WND asked Chandler if he meant to say that the Florida DOT had a record of an alleged counterfeit bill in one hand and the name and driver’s license number of person who used it to pay a toll in the other … and then did nothing?
“Yes,” Chandler said. “Which raises the question: Why are they doing this?
“What are they doing with that information? I can only speculate,” Chandler told WND. “All we know is they’re not doing with it what they say they’re doing. Not prosecuting counterfeiters. We don’t know what they’re doing with it.”
Chandler believes that each extended toll-booth stop constitutes at least three felonies for various forms of illegal detention plus a violation of the Fourth Amendment, which prohibits the government from unlawful search and seizure.
Therefore, he’s been negotiating with the Florida DOT since last summer to end the practice, but Chandler says he’s been lied to and the policy covered up.
“First the DOT denied the policy [of motorist detention] exists,” Chandler told WND. “But that deception became pretty obvious when my public records requests found the policy outlined in their policies and procedures manual. It was pretty hard to deny once we got copy of the manual.”
He continued, “They also told me they’d stop the practice, but upon another further records requests, we found e-mails that showed they had only temporarily suspended the program. In fact, there were orders to keep the reports on hand for when they restarted it.”
An advocate for government transparency, Chandler told WND he has sued various agencies in the past for violations of the state’s Public Records Act and won.
Now, he’s bringing a class-action lawsuit against those connected to the toll-booth policy, but he told WND his motive has nothing to do with personal gain.
“I’m not seeking money; I haven’t received a dime,” Chandler said. “I’m just asking the state to acknowledge what it’s done, apologize and quit doing it.”
A common practice?
Chandler did say, however, that given the size and scope of the toll-booth policy, a judge who ruled against the state could deal a heavy blow to Florida’s budget.
“One of first things we wanted to find out was how many times they’d been doing it,” Chandler explained. “‘We don’t know,’ was their response. ‘How many records exist?’ I asked. ‘We don’t know, too many to count.’ I asked how many forms they printed, but was told again, ‘We don’t know.’

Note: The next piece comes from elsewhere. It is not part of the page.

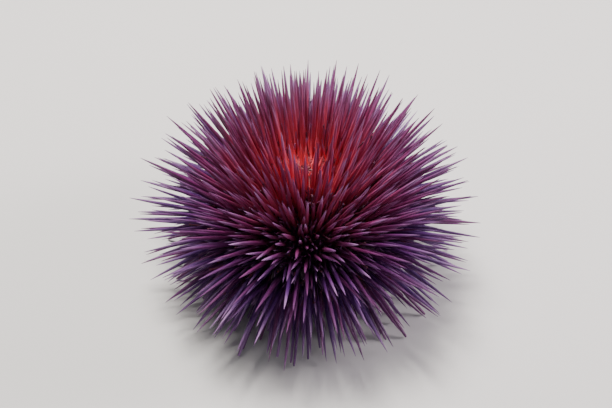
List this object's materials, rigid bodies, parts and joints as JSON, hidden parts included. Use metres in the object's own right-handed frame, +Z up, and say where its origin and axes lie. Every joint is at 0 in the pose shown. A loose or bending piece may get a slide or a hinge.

“So I got a hold of their order forms for printing the Bill Detection Reports [through another public records request],” he explains. “In one, 15-month period the DOT had ordered over 1.8 million of the forms. One toll plaza, for example, ordered 15,000 of the forms and a few months later another 15,000.”
Chandler did the math, extrapolating over the 4-year period he says the policy has been in effect.
“The potential financial liability for the state in this lawsuit is enormous,” Chandler said. “I think we can document 5 million toll-booth detentions. Even if judge awards a very small amount per violation, that’s a huge amount of money.”
In light of the pending lawsuit, the Florida DOT has refrained from talking to the media about the issue.